For the first one, this page[1], says that in 2021 dollars, the median US household income was $68410, and in 2022 (also in 2021 dollars) it was $74580. So adjusting those back to their in-year dollars, that would be $61,426.62 in 2015[2] and $86,662.50 in 2023[3]. So adjusting the Youtube Red/Premium price change, to those numbers, results in Youtube Red/Premium decreasing price by 0.7% once adjusted for the US population's medium household income.

For the second one, I think adjusting for that would should the price decreasing even more. Because each individual person's experience increases, so you would expect an individual's income to increase more than the population's income.

For the third one, I don't see how it's useful to look at a few examples. One person's income might have doubled, showing the Youtube Red/Premium dropped drastically in price. Another person's income might have halved, showing Youtube Red/Premium increases drastically in price. Another person might have become unemployed, showing Youtube Red/Premium's price increased by infinity %. Another person might have gone from unemployed to having a job, showing Youtube Red/Premium's price decreases from infinity % of income to non-infinity % of income, so basically a decrease by inifnity %.

[1] https://fred.stlouisfed.org/series/MEHOINUSA672N

[2] https://data.bls.gov/cgi-bin/cpicalc.pl?cost1=68410&year1=20...

[3] https://data.bls.gov/cgi-bin/cpicalc.pl?cost1=74580&year1=20...

I’m still grandfathered into my $7.99 per month plan. They did not raise the cost for existing subscribers. Which is the only reason I still subscribe. Google Music went away and YouTube Music is a mess so now I use Apple Music. I would not pay full price for YouTube premium but for $8 a month I can kind of justify keeping it. I kind of want to cancel it since I don’t actually use YouTube very often, but I know I’ll never be able to get back my grandfathered $8/month plan so I don’t cancel it. Yay loss aversion.
Interesting. When did you first sign up? When you first signed up, was it YouTube Red or something else? Did it remove YouTube ads?
In my local currency it used to be the equivalent of $5.83 USD, with price increases and exchange rate changes it had tripled by 2019 from when I signed up to google play music in 2013.
>when I signed up to google play music in 2013.

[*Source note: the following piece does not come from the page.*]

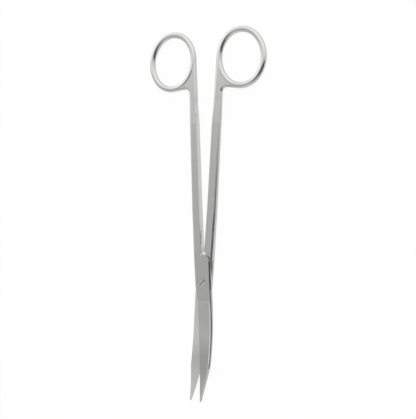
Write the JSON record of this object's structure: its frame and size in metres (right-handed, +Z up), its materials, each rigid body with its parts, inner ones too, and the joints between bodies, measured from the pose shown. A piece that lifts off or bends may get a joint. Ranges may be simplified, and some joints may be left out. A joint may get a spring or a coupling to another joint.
{
  "type": "dissecting scissors",
  "caption": "Long slender surgical scissors: short curved blades, a lapped screw joint, and oval finger rings on straight shanks.",
  "frame": {"origin": "on the pivot's axis, level with the underside of the joint", "axes": "+Y from the pivot towards the finger rings, +X towards the lower half's ring, +Z up out of the plane the scissors lie on; the blades curve towards +Z"},
  "size_m": [0.0792, 0.2271, 0.0136],
  "materials": {
    "upper_half": "satin stainless steel",
    "lower_half": "satin stainless steel",
    "pivot_screw": "satin stainless steel, turned"
  },
  "bodies": {
    "lower_body": {"lower_half": "lower_half", "pivot_screw": "pivot_screw"},
    "upper_body": {"upper_half": "upper_half"}
  },
  "joints": [
    {"name": "pivot", "type": "hinge", "parent": "lower_body", "child": "upper_body", "pos_m": [0, 0, 0.0026], "axis": [0, 0, 1], "range_deg": [-5.6, 70]}
  ]
}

Google Play Music didn't remove Youtube ads back then. Youtube Red wasn't created until 2015. So you're comparing the price of something that didn't remove Youtube ads to the price of something that does remove Youtube ads. That's not a fair comparison.

Call me entitled, but I believe people should have a fundamental right to refuse spam (errr advertising). In fact in Canada that’s more or less a thing. Basically for the same reason I think people should have a fundamental right to not listen to propaganda, or to not eat fast food. Garbage in, garbage out. You are what you eat, you are what you read/watch.

If Youtube Premium had FEATURES I cared about, I would pay for it. I refuse to pay for the privilege of basic information hygiene.